Morrow accepts the RDR presents challenges to his own organisation. With an IFA arm 67 advisers strong and 213 multi-tied advisers, and a life office, the RDR issues in Morrow’s inbox are wideranging.

“The commission ban effectively says you have got to explicitly divorce the cost of manufacture from the cost of distribution. The customer has to be able to buy a clean products that its factory gate priced and be able to see what the cost of the distribution is,” he says.
“I am wearing two hats – as a distributor and product manufacturer.”

Morrow freely accepts that his organisation is not yet clear how consultancy charging is going to work.

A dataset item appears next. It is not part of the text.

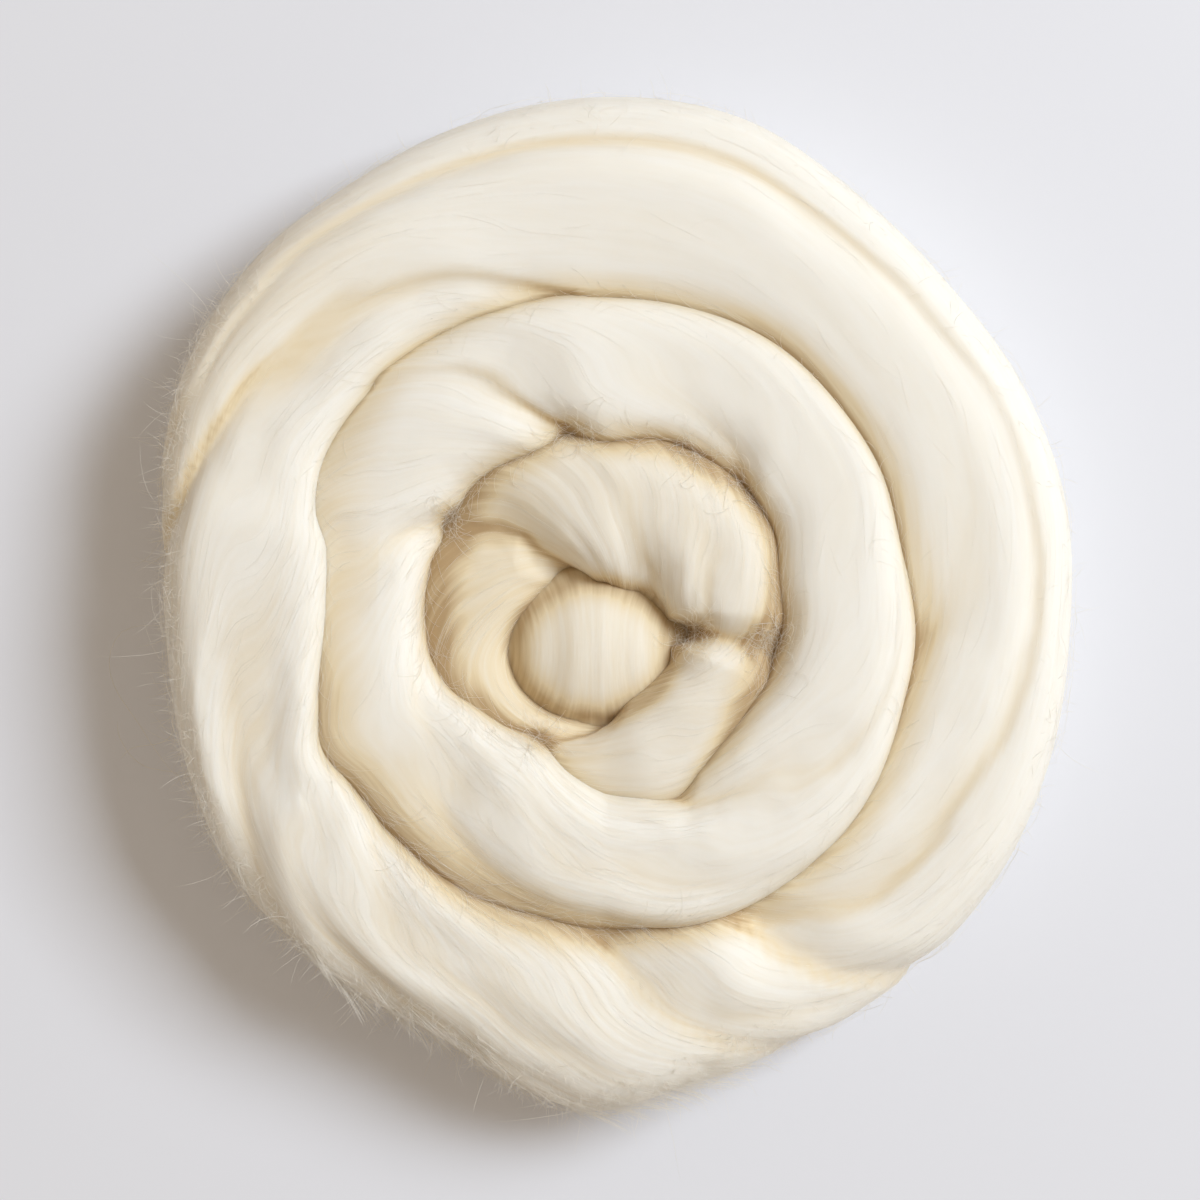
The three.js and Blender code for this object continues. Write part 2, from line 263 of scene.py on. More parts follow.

“I don’t think there is enough clarity about what the regulations will and won’t allow. But we recognise that as a product providers we are responsible for making sure we can create structures which make it possible to use the products where they need to be used. In some cases employers will physically not be able to cope with moving over to fees. That is a challenge. The most important thing to get over, though, is that compulsion is coming, and we want people going into good quality schemes at the right level of pension.”

Morrow detects some employers are preparing for the onset of automatic enrolment by setting up pensions paying 1 per cent of salary, reflected in pay settlements, to prepare the way for the 3 per cent they will be required to fork out from 2012 onwards.

“Intermediaries realise investment is where they can offer value but they are going to have to do it in a way that is very transparent, and where you can differentiate the return that you are getting compared to what you would have got out of lower-priced trackers”

“We are starting to see employers make sensible decisions because they want to start to phase the implementation of a pension scheme with a 1 or 2 per cent contribution rate. We have seen evidence of that at the back end of last year and that seems sensible. Get yourself ready for it and get ready early.” Morrow says: “With compulsion in other countries around the world we have seen the savings ratio come up. We are just getting the early stages of compulsion finally come into the UK market which means people will finally start to take pensions a bit more seriously.”

Auto-enrolment could also mean a substantial slice of new business for HSBC Workplace Retirement Services from the more than one million businesses that are already clients with the bank, although Morrow sees many of these being directed by HSBC towards Nest.

“We see the reforms as being good news. Compulsion is a good thing and we welcome it, but there will be a lot of the market we will not want to take on, it won’t be profitable and Nest will be the right option for them,” he says.

So will the bank turn away potential pension customers? “The way we price it will mean that our product will look quite expensive compared to Nest at the bottom of the market. We are quite prepared to live with that,” he says.

When it comes to investment strategy, Morrow says HSBC is agnostic. It has seen interest in its target date protected retirement funds grow to the point that they now represent 15 per cent of pension investments. But it also offers intermediaries a platform to offer their own blended investment solutions.

“Most intermediaries realise investment is where they can offer value but they are going to have to do it in a way that is very transparent, and where you can differentiate the return that you are getting compared to what you would have got out of lower-priced trackers,” he says.

Differentiation is the key for all businesses – and for HSBC’s Workplace Retirement Services proposition, persuading intermediaries that banks can do group pensions better than life insurers will be the difference between success and failure.


43 years old, lives in Chelmsford, Essex, has 3 daughters
Current role
Joined HSBC in August 2010 to run the Commercial
Insurance & Investment business, which is the part of
the bank that deals with all of its business customers.
Also has P&L responsibility for external distribution
via IFAs.
Previous roles
Axa Wealth (2001 – 2010) in IFA distribution management, latterly running distribution for the Elevate Wrap business.
Prior to that Scottish Amicable/Prudential (1994 – 2001) in a variety of sales management and key account roles.